The Middle Ages is a period of European history between the decline of the Roman Empire in the fifth century A.D. and the dawn of the Renaissance in 15th century Italy.  The Western Roman Empire ended more or less at the end of the 5th century The Eastern Roman empire, Byzantium, ended basically in the 15th century when the Mores conquered Constantinople and formed an Islamic state at the eastern borders of Europe. But, let’s not forget that the crusaders in the early part of the 13th century contributed to the decay of what was left of the Eastern empire. Glass and history go hand in hand so to say.

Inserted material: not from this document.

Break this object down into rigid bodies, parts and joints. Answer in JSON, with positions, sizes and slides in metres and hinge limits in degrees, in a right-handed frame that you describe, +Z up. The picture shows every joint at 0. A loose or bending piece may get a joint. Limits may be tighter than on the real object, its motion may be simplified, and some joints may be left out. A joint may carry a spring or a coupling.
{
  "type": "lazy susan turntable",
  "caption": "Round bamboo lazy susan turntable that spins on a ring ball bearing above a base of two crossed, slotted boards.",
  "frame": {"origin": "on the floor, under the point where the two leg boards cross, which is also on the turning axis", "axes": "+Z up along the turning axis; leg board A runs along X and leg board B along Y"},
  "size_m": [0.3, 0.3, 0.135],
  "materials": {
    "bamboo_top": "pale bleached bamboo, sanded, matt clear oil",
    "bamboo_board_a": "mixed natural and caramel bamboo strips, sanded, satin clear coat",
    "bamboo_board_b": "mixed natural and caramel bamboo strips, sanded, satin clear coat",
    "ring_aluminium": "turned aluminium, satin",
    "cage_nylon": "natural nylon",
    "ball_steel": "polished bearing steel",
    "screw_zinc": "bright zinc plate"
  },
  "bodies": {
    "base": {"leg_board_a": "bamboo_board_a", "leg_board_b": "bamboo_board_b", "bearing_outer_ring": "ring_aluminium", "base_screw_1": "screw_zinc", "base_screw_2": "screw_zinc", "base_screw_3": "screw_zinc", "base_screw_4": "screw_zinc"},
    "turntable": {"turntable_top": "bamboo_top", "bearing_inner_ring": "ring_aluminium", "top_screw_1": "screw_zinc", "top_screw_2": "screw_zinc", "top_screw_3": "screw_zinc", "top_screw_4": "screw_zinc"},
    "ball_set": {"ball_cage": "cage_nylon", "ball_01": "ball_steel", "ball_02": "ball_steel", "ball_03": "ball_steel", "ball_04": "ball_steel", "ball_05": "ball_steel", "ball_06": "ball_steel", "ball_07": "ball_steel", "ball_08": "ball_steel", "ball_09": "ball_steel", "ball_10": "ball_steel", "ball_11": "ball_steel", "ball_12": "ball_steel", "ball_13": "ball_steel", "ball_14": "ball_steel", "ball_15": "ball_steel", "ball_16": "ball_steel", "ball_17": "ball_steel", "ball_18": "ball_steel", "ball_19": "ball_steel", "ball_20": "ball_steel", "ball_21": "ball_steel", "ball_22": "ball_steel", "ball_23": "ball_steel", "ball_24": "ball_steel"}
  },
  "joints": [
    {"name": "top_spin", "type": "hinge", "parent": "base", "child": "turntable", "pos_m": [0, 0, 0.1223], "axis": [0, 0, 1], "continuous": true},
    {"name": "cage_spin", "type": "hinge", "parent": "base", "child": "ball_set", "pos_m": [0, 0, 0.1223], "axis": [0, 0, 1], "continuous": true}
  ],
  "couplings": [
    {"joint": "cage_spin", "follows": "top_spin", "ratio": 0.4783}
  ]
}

Fortunately, there was still something going on in the field of glass making after the western part of the Roman Empire had vanished. The Romans brought their own glass makers with them in the respective settlements. Those glass makers didn’t vanish after the western empire crumbled in what we now call western Europe. It is almost sure that the roman glass makers had local pupils who also learned the trade and took care of the continuity in making glass. In the simple writings about history it is often stated that after the Romans the “Dark Ages” came about. Those “Dark Ages” came to an end with Charles the Great or Charlemagne (742 – 814) and the formation of the Carolingian empire/kingdom.  The Carolingian Empire was a large empire in western and central Europe during the early Middle Ages. It was ruled by the Carolingian dynasty, which had ruled as kings of the Franks since 751 and as kings of the Lombards of Italy from 774.

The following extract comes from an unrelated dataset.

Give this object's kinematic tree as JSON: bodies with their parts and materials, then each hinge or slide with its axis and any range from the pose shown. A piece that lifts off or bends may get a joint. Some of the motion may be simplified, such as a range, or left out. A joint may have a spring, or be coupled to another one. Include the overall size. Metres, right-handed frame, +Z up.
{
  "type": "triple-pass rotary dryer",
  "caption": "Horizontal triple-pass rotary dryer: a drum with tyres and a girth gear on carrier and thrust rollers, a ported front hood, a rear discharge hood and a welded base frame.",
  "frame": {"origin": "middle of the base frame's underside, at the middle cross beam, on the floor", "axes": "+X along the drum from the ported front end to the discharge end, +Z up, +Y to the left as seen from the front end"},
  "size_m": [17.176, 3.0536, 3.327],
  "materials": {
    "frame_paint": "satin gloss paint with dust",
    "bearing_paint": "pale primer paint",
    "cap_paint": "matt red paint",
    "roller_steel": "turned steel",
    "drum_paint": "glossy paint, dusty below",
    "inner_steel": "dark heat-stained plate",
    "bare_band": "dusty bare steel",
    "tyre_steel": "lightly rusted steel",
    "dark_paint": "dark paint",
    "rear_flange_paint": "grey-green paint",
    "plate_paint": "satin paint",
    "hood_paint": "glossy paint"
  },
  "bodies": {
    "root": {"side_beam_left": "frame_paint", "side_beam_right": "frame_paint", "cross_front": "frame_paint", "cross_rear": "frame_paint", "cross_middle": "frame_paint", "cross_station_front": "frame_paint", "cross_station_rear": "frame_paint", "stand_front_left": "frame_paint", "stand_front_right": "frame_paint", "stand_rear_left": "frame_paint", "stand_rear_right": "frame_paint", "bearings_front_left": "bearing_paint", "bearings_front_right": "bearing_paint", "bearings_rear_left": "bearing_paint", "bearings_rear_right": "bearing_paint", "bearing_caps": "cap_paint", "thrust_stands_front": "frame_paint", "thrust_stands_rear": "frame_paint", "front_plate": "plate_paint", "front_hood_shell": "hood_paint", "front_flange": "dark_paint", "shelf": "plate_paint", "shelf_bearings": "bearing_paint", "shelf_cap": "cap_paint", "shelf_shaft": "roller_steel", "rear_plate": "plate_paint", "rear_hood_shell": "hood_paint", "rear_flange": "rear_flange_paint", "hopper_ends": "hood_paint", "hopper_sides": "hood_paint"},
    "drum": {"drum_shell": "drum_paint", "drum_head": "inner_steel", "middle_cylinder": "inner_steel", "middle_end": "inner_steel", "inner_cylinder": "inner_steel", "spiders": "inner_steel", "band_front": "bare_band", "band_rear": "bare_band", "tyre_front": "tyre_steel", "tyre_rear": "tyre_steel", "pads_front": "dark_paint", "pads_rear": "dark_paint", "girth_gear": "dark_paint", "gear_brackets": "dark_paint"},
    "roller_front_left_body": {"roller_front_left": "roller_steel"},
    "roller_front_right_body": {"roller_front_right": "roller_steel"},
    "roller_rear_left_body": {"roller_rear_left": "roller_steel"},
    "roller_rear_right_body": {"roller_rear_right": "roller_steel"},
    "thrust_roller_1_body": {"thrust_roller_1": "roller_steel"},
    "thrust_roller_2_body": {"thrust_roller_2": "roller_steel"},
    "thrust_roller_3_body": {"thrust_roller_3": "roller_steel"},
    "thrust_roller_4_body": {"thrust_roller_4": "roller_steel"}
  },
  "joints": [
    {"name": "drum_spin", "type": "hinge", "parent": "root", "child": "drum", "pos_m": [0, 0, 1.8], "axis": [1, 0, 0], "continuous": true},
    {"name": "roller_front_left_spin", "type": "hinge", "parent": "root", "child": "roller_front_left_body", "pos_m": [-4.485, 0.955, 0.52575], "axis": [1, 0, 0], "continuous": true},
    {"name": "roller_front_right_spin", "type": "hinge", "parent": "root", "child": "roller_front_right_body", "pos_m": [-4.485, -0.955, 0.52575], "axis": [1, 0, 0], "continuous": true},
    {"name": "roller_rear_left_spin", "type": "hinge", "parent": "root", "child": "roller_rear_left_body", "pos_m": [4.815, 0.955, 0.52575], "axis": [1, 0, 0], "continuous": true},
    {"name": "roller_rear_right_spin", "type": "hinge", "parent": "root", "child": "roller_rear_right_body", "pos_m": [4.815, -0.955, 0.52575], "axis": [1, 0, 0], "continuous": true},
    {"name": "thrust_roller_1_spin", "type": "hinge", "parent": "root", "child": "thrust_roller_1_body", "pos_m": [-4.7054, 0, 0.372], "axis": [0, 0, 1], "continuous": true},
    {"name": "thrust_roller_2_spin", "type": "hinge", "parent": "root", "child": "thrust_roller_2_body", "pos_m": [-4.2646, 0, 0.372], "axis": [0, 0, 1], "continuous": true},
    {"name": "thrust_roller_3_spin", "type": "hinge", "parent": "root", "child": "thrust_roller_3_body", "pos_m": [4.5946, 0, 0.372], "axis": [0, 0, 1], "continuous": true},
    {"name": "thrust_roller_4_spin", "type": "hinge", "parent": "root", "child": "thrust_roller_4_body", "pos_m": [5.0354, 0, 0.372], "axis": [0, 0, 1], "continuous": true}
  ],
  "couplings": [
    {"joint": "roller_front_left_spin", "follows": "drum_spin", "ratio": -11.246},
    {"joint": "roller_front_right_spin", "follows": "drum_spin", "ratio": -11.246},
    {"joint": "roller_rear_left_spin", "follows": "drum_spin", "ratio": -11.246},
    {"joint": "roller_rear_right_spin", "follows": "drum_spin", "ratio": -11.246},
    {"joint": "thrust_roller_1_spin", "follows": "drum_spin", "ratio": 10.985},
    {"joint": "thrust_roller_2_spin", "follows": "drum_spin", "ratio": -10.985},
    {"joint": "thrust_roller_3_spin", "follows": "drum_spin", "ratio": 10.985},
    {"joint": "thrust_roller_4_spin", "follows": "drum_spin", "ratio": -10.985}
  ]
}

The Merovingian were a Salian Frankish dynasty that ruled the Franks for nearly 300 years in a region known as Francia in Latin, beginning in the middle of the 5th century.  The Merovingian kingdom was in place from approx. 450 till 750 AC.. The name comes from Merovech a legendary king of de Salish Franks. Clovis the first king (465 – 511) was baptized in the “cathedral” of Saint-Remi and made the Christian religion to the religion of the Merovingian kingdom. The name of the later kings of France (Louis with a “serial” number) is a corruption of Clovis. The French name for Clovis was Hlodovic which sounds when pronounced in French a bit like Louis.  Both pronunciations where difficult to the French as spoken in those days hence the final result Louis.  The later kings always claimed to be descendants of Clovis and many were crowned in Saint-Remi.

Clovis basically united the largest part of Gall north of the Loire. He defeated the Aleman’s close to Zülpichin 496 ( his experiences on the battlefield are said to have influenced his conversion) and the Visigoths at Vouillé in 507 and reigned over a large kingdom. It is even said the kingdom stretched from the present Netherlands to the Pyrenees and across the Rhine in Germany.

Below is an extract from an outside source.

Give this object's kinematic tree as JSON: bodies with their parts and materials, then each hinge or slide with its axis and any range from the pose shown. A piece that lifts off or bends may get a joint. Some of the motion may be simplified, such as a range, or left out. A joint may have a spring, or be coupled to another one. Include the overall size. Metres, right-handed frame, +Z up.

All in all, they were basically Franks who adopted the name of Merovech to become Merovingian’s (source Wikipedia). That is the reason that glass from that period is often called Frankish-Merovingian.

During the 1,000 years of the Middle Ages also referred to as the Dark Ages, Europe underwent profound changes. David Whitehouse in Medieval Glass for Popes, Princes, and Peasant the book for the 2010 exhibition at The Corning Museum of Glass divides this period of history into three sections.  The Early Middle Ages from the fifth to the eighth century, the Central Middle Ages starting with the eighth to the eleventh and the Late Middle Ages 12th to 14th centuries. Some scholars refer to Early Middle Ages also as the Migration Period.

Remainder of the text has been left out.